Qui però bisogna far entrare in scena l’Italia, un Paese dove molti si sentono abbandonati perché non capiscono la fuga frenetica del Pd lontano dalla sinistra, lasciando sul terreno pezzi di Costituzione, di diritti umani e civili, di diritti dei lavoratori, di uguaglianza, di giovani, di abbandono dei migranti e dei poveri, di antifascismo.

E allora si rendono conto che Berlusconi, condannato o no, espulso o no, è sempre rimasto quello del 1992, finto, allegro, bugiardo e deciso ad aprire la strada alla destra. Ma non capiscono perché la sinistra sia in fuga. Possibile che Renzi, da solo e senza alcun risultato in mano, abbia potuto giocare e liquidare da solo il destino di un popolo che da decenni votava dove li aveva lasciati, liberi e fiduciosi, la Resistenza?

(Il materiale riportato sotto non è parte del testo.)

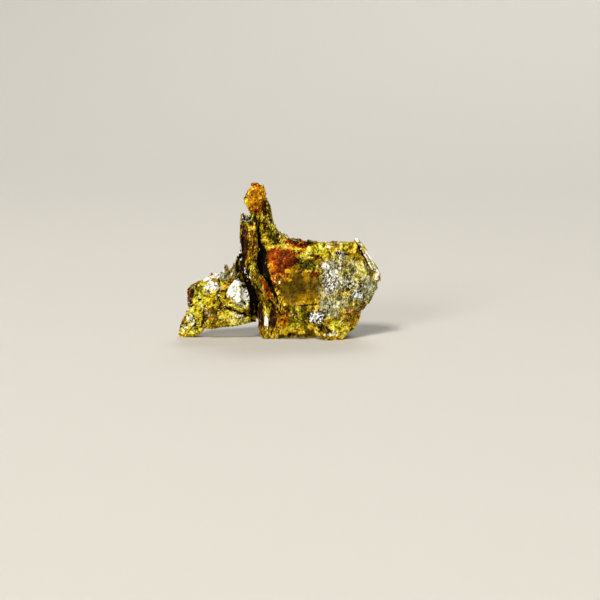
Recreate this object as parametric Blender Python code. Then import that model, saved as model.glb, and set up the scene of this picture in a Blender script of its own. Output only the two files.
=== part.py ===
"""Realgar with orpiment: one loose hand specimen, about 50 mm wide, standing on its broken base.

X runs along the specimen, Y goes back from its show face, Z is up. The origin is on the resting plane.
Orpiment cleaves into sheets, so the body is built as the real one formed: cleavage blocks with flat
faces, grown through each other, with sheets, plates and splinters standing on them, all one solid.
"""

import math
import random

import bmesh
import bpy
from mathutils import Euler, Matrix, Vector
from mathutils.bvhtree import BVHTree

NAME = "realgar_with_orpiment"

# Driving dimensions, in millimetres
WIDTH = 50.5  # from the wing's tail to the edge sheet
DRAWN_WIDTH = 50.5  # the width that the points below are written for
MM = 0.001 * WIDTH / DRAWN_WIDTH  # metres for each millimetre drawn
ROOT = 1.8  # how deep a plate is rooted in the block that it grows from
STEP = (0.06, 0.4)  # the least and the most that a cleavage plate stands proud
FLARE = 1.15  # how much wider a plate is at its root than at its face
FIT = 0.8  # how much smaller a plate is tried where it would reach past the edge of its block
SKIN = 1.5  # how much a plate faces as the surface under it does, against 1 for the cleavage
SPREAD = (0.7549, 0.5698)  # two irrational fractions: steps of them spread the plates evenly with no rows
POINTED = 3.5  # how many times wider a splinter is at its foot than at its tip
THIN = 0.6  # a splinter's depth for its width
FAR = 40.0  # beyond the specimen on every side

SEED = 7
ORPIMENT_YELLOW = (0.62, 0.36, 0.02, 1)

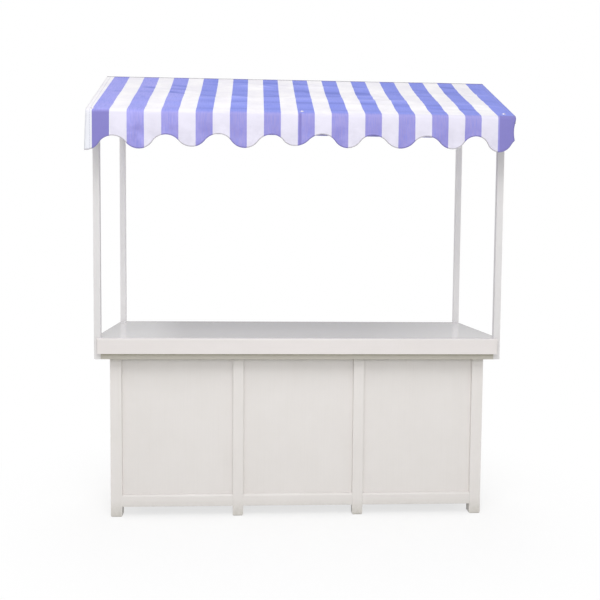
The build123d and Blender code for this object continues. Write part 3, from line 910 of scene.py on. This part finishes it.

Direte che i partiti adesso sono tre, e che il nuovo partito è già il primo partito. È vero e infatti non puoi fare a meno di sentirne la voce: promesse di espulsioni, tagli, rinunce, regole implacabili, obbligo di credere, obbligo di ubbidire, obbligo di votare in rete, quando e come ti dicono, multe altissime per i disubbidienti, molte decisioni che vengono dettate, molto comando. Si prevede un fitto spostarsi di risorse (giustamente guadagnate o no) di coloro che hanno poco verso coloro che non hanno nulla. Si prevedono aiuti alle imprese continuando a dire “medie e piccole”, come se l’Italia finisse lì. E nessuno dice di quale mondo, di quali piani e progetti e ricerche e organizzazione del lavoro e immaginazione del futuro stiamo parlando. Ti chiedono di avere fiducia in qualcuno che non conosci e non devi conoscere. Sarà un momento che passa di disorientante malumore. Ma per ora la storia d’Italia non è a lieto fine.